Day 117: Last full day in the 100-Mile Wilderness, 22 miles, 3,500 ft ascent. Very hot and humid. Took several breaks to either splash water in our faces or camel up. Eagle Eye took many opportunities to submerge his head under water and my dad would drop his pack and casually walk in the lake with his shoes on and take dunks. We are super excited to get to Abol Bridge tomorrow and finish up this thru-hike! We took dips in Rainbow Pond and set up camp. We were all toast from the heat, and fortunately it cooled down enough to be comfortable tonight.

Day 118: 18 easy miles today. We had a short hike in the morning to Abol Bridge.
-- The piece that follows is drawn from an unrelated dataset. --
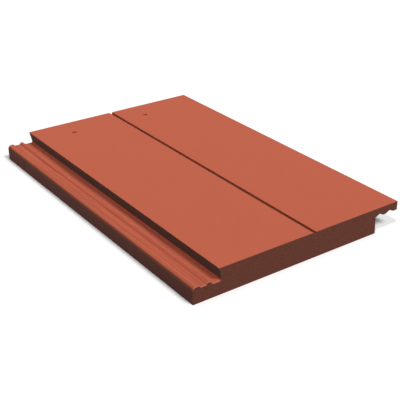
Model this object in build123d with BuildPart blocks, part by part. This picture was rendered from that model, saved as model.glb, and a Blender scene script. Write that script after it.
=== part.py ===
from build123d import *
import os

# Interlocking flat concrete roof tile with a dummy joint down the middle of its face.
# Millimetres. X runs across the roof, Y up the slope from the tail to the head, and Z up.
# The origin is under the middle of the tile's bounding box, on the plane that it lies on.

# Overall
tile_length = 420.0
tile_depth = 30.5
face_width = 246.5  # from the riser's top edge to the over-lock's outer edge
arris_radius = 0.4  # softened edges of the face

# Under-lock: the ribbed ledge on the left, which the next tile covers
lock_width = 31.0
lock_rib_top = 19.1
lock_corner_rounding = 4.5  # from the ledge's outer side over to the outer rib
edge_rib_width = 7.1  # from the ledge's outer side
middle_rib_inset = 19.1  # middle of the second rib's crest, from the same side
middle_rib_crest = 2.8
middle_rib_flank = 1.8  # its outer flank, and the inner flanks of both ribs fall at 45 degrees
outer_channel_floor = 16.8
inner_channel_floor = 15.4
riser_undercut = 3.6
lock_rounding = 1.8

# Over-lock: the lip on the right, which covers the next tile's ledge
rib_clearance = 0.8  # in height, from the ledge's ribs up to the lip's own ribs
rib_play = 0.3  # the lip's channels stand this far to the right of the middles of those ribs
ledge_clearance = 1.1  # sideways, between the next tile's ledge and the body's wall
lip_channel_depth = 2.5
lip_channel_flat = 1.8
lip_rib_crest = 4.5
edge_lip_rib_crest = 6.5
wall_lean = 1.0  # the body's wall stands out this much further at its foot
lip_rounding = 0.8

# Dummy joint in the middle of the face: a bevel that falls to a steep wall on its right
joint_width = 4.8
joint_depth = 3.2
joint_wall_lean = 0.3

# Nail holes at the head
nail_hole_radius = 3.0
nail_hole_spacing = 110.0
first_nail_hole_position = 48.0  # from the face's left edge
nail_hole_from_head = 35.0

# Underside: two pockets between the bands that the tile bears on
panel_thickness = 12.5
ledge_band_width = 44.0  # from the ledge's outer side
wall_band_width = 18.0  # from the foot of the body's wall
joint_band_width = 16.0  # under the dummy joint
head_band_width = 62.0
pocket_corner_radius = 14.0
pocket_draft = 10.0
pocket_roof_rounding = 5.0

# Weather checks: shallow slots across the underside, behind the tail
tail_nose_width = 14.0
check_width = 9.0
check_depth = 6.0
check_spacing = 17.0
check_count = 2
check_draft = 12.0

# Places that follow from the sizes
head = tile_length / 2
tail = -tile_length / 2
ledge_side = -(lock_width + face_width) / 2
face_left = ledge_side + lock_width
face_right = face_left + face_width
next_ledge_side = face_right - lock_width
wall_foot = next_ledge_side - ledge_clearance
joint_middle = face_left + face_width / 2
joint_left = joint_middle - joint_width / 2
joint_right = joint_middle + joint_width / 2


def ledge_outline():
    """Corners of the ledge and the riser, from the ledge's outer foot, as x, z and rounding."""
    edge_crest_right = ledge_side + edge_rib_width
    middle_crest_left = ledge_side + middle_rib_inset - middle_rib_crest / 2
    middle_crest_right = middle_crest_left + middle_rib_crest
    outer_channel_left = edge_crest_right + lock_rib_top - outer_channel_floor
    inner_channel_left = middle_crest_right + lock_rib_top - inner_channel_floor
    return [
        (ledge_side, 0, 0),
        (ledge_side, lock_rib_top, lock_corner_rounding),
        (edge_crest_right, lock_rib_top, lock_rounding),
        (outer_channel_left, outer_channel_floor, lock_rounding),
        (middle_crest_left - middle_rib_flank, outer_channel_floor, lock_rounding),
        (middle_crest_left, lock_rib_top, lock_rounding),
        (middle_crest_right, lock_rib_top, lock_rounding),
        (inner_channel_left, inner_channel_floor, lock_rounding),
        (face_left + riser_undercut, inner_channel_floor, lock_rounding),
        (face_left, tile_depth, arris_radius),
    ]


def joint_outline():
    """Corners of the dummy joint, from left to right, as x, z and rounding."""
    return [
        (joint_left, tile_depth, arris_radius),
        (joint_right - joint_wall_lean, tile_depth - joint_depth, arris_radius),
        (joint_right, tile_depth, arris_radius),
    ]


def lip_outline():
    """Corners of the lip, round its edge and in to the wall's foot, as x, z and rounding."""
    rib_level = lock_rib_top + rib_clearance
    channel_level = rib_level + lip_channel_depth
    outer_channel = next_ledge_side + middle_rib_inset + rib_play
    inner_channel = next_ledge_side + edge_rib_width / 2 + rib_play
    rib_middle = (outer_channel + inner_channel) / 2
    return [
        (face_right, tile_depth, arris_radius),
        (face_right, rib_level, lip_rounding),
        (face_right - edge_lip_rib_crest, rib_level, lip_rounding),
        (outer_channel + lip_channel_flat / 2, channel_level, lip_rounding),
        (outer_channel - lip_channel_flat / 2, channel_level, lip_rounding),
        (rib_middle + lip_rib_crest / 2, rib_level, lip_rounding),
        (rib_middle - lip_rib_crest / 2, rib_level, lip_rounding),
        (inner_channel + lip_channel_flat / 2, channel_level, lip_rounding),
        (inner_channel - lip_channel_flat / 2, channel_level, lip_rounding),
        (wall_foot - wall_lean, rib_level, lip_rounding),
        (wall_foot, 0, 0),
    ]


corners = ledge_outline() + joint_outline() + lip_outline()

# Underside layout
pockets_left = ledge_side + ledge_band_width
pockets_right = wall_foot - wall_band_width
left_pocket_width = joint_middle - joint_band_width / 2 - pockets_left
right_pocket_width = pockets_right - joint_middle - joint_band_width / 2
checks_start = tail + tail_nose_width
checks_run = (check_count - 1) * check_spacing + check_width
pockets_start = checks_start + check_count * check_spacing
pocket_length = head - head_band_width - pockets_start
pocket_middle = pockets_start + pocket_length / 2
pocket_depth = tile_depth - panel_thickness
checks_middle = (pockets_left + pockets_right) / 2
checks_width = pockets_right - pockets_left

with BuildPart() as tile:
    # One section along the whole length
    with BuildSketch(Plane.XZ):
        with BuildLine():
            FilletPolyline(
                *[(x, z) for x, z, rounding in corners],
                radius=[rounding for x, z, rounding in corners],
                close=True,
            )
        make_face()
    extrude(amount=tile_length / 2, both=True)

    # Softened edges at the tail and the head of both halves of the face
    face_halves = tile.faces().filter_by(Plane.XY).group_by(Axis.Z)[-1]
    fillet(face_halves.edges().filter_by(Axis.X), arris_radius)

    # Pockets pressed up into the underside, one each side of the dummy joint
    with BuildSketch(Plane.XY):
        with Locations((pockets_left + left_pocket_width / 2, pocket_middle)):
            RectangleRounded(left_pocket_width, pocket_length, pocket_corner_radius)
        with Locations((pockets_right - right_pocket_width / 2, pocket_middle)):
            RectangleRounded(right_pocket_width, pocket_length, pocket_corner_radius)
    extrude(amount=pocket_depth, taper=pocket_draft, mode=Mode.SUBTRACT)
    pocket_roofs = tile.faces(Select.LAST).group_by(Axis.Z)[-1]
    fillet(pocket_roofs.edges(), pocket_roof_rounding)

    # Weather checks across the tail
    with BuildSketch(Plane.XY):
        with Locations((checks_middle, checks_start + checks_run / 2)):
            with GridLocations(0, check_spacing, 1, check_count):
                SlotOverall(checks_width, check_width)
    extrude(amount=check_depth, taper=check_draft, mode=Mode.SUBTRACT)

    # Nail holes through the head band
    with Locations((face_left + first_nail_hole_position, head - nail_hole_from_head, tile_depth)):
        with Locations((0, 0), (nail_hole_spacing, 0)):
            Hole(nail_hole_radius)

tile.part.label = "roof_tile"

os.makedirs("parts", exist_ok=True)
export_step(tile.part, "parts/roof_tile.step")
print(tile.part.volume, tile.part.bounding_box())
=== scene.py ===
import functools
import math

import bpy
from mathutils import Euler, Matrix, Vector


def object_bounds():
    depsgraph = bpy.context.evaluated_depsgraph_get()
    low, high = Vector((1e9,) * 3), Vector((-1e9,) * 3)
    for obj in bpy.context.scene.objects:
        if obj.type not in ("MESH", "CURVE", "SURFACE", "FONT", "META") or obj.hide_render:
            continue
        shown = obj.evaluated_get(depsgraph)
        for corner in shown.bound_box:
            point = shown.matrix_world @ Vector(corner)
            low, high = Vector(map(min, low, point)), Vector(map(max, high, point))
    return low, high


# Flat interlocking roof tile of terracotta coloured concrete, face up on a plain white floor.
# Metres, in the part's own frame: X across the roof, Y up the slope and Z up.

MM = 0.001

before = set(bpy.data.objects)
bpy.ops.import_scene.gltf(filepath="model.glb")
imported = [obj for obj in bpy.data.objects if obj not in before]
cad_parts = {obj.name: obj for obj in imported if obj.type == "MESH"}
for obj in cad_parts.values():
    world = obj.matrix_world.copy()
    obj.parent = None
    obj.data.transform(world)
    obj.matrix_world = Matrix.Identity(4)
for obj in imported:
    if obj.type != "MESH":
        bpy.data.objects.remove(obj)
cad_low, cad_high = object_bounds()
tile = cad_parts["roof_tile"]

# Places on the tile, from its box and the widths in the part's source
LEDGE_WIDTH = 31.0 * MM
JOINT_WIDTH = 4.8 * MM
ledge_side = cad_low[0]
face_left = ledge_side + LEDGE_WIDTH
rib_foot_line = ledge_side + 9.7 * MM  # a dark line of painted shade lies in the crease at the foot of the outer rib
joint_middle = (face_left + cad_high[0]) / 2
head = cad_high[1]

# The photograph's view in degrees and millimetres, solved from the edges of the tile
VIEW_AZIMUTH = -35.401
VIEW_ELEVATION = 26.935
LENS_MM = 77.93
SENSOR_MM = 36.0
CAMERA_PLACE = Vector((-535.74, -780.23, 466.49)) * MM

# The light on the floor, where the two suns and the room add up to a plain level of 1
LEFT_SUN_LIGHT = 0.29
RIGHT_SUN_LIGHT = 0.66
ROOM_LIGHT = 0.05

# The floor: paint that takes the shadows, and a glow that makes it white away from the tile and fades
# beside it into a painted soft shadow
FLOOR_REACH = 12.0
FLOOR_PAINT = "#F1F1F1"
FLOOR_GLOW = 0.18
GLOW_FADE = 12 * MM  # how near to the tile the glow begins to fade into the painted shadow
OPEN_BESIDE_WALL = 0.5  # how open a point at the foot of a wall is, where the glow has gone
BOUNCE_GREY = "#3F3F3F"  # the floor's colour to light that bounces, so that little comes back up

# Sizes of the concrete's patterns
CLOUD_SIZE = 45 * MM  # broad, faint changes in the coat's tone
SAND_SIZE = 1.1 * MM  # the fine sand under the coat
COARSE_SAND_SIZE = 3.2 * MM  # really up to 2 mm, and drawn coarser so that it shows
DRAG_LINE_WIDTH = 1.7 * MM  # really about 1 mm, and drawn coarser so that they show
DRAG_LINE_STRETCH = 90  # how many times as long as wide
PIT_SPACING = 5 * MM  # small air holes, each about 1 mm across

# Sockets of a colour Mix node: how far the upper colour is there, the lower and the upper one
SHARE, UNDER, OVER = 0, 6, 7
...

Ellie (Swiss) completed the 100 mile woods and we all did too! We were greeted at Abol Bridge by Patti and Mike, and Melissa, Jacob and their two boys Oliver and Cooper, all part of The Fitch Company family. Oliver and Cooper had AT shirts that had our trail names on them which was so sweet! We all ate lunch together and it was a wonderful completing the 100-Mile Wilderness/pre Katahdin celebration! We ate Italian sandwiches and all kinds of goodies. Growing up and living in Maine it’ll be nice to finally say we have completed the 100-Mile Wilderness. Once we were done eating we knew we had unfinished business so we got going. The rest of the hike was easy terrain. 

We signed in at Katahdin Stream and were hiker numbers 31 and 32. At the start of our journey when we checked in at The Amicalola Falls State Park Visitor Center we were hiker numbers 410 and 411. Then in Harpers Ferry we were hiker numbers 40 and 41. We camped at Birches tonight with three LASHers. We had good conversation around a beautiful fire, ate dinner and headed to bed. My mom, Celine, Jackson, Becca, and Cait are staying at Patti and Mike’s camp tonight in Millinocket and are meeting us in the park Thursday morning. Cait is a close friend and photographed Ryan and I’s engagement photos and wedding and will be there to capture the end of my dad and I’s journey! She truly has been there capturing life’s most precious moments perfectly! You just wait until you see the photos.

‘Twas the night before Katahdin. Today it started to hit. The journey is coming to a close. Sub four months, although it has felt like a journey of a lifetime, it has felt longer than four months. We have family and friends meeting us tomorrow for our last climb that leads to Katahdin’s summit. I’m so proud of my dad and I, not only our physical strength but also our mental capabilities. The AT has taught me to appreciate the little things, which are the big things in life. I will also never take a flush toilet for granted again! Being able to do this whole journey, every step of the way with my dad is something I will treasure forever. We made it together, as a team. I didn’t thru-hike the AT, my dad and I thru-hiked the AT as one. We are excited to resume normal life but will miss the moments on trail together thru-hiking, because we will never get that back but we will always be able to look back on the memories. Tomorrow flips a new chapter, finishing the AT and going on to the next adventure. I am tearing up as I write this at Birches shelter in the tent. It’s 9:24 PM and we are waking up at 5:45 AM so I better get some sleep. But how can I sleep it is the night before Katahdin!? So many emotions. Can’t wait to reflect more. Also on a funny note, after my dad hung the food bags and we were in the tent I looked at my dad and said, “I think my phone is hanging in the food bags.” His phone was also missing and I thought I may have placed them both in my bag. Sure enough my dad took my food bag down and both of our phones were hanging. He rehung the bag and marched over stating that was a classic.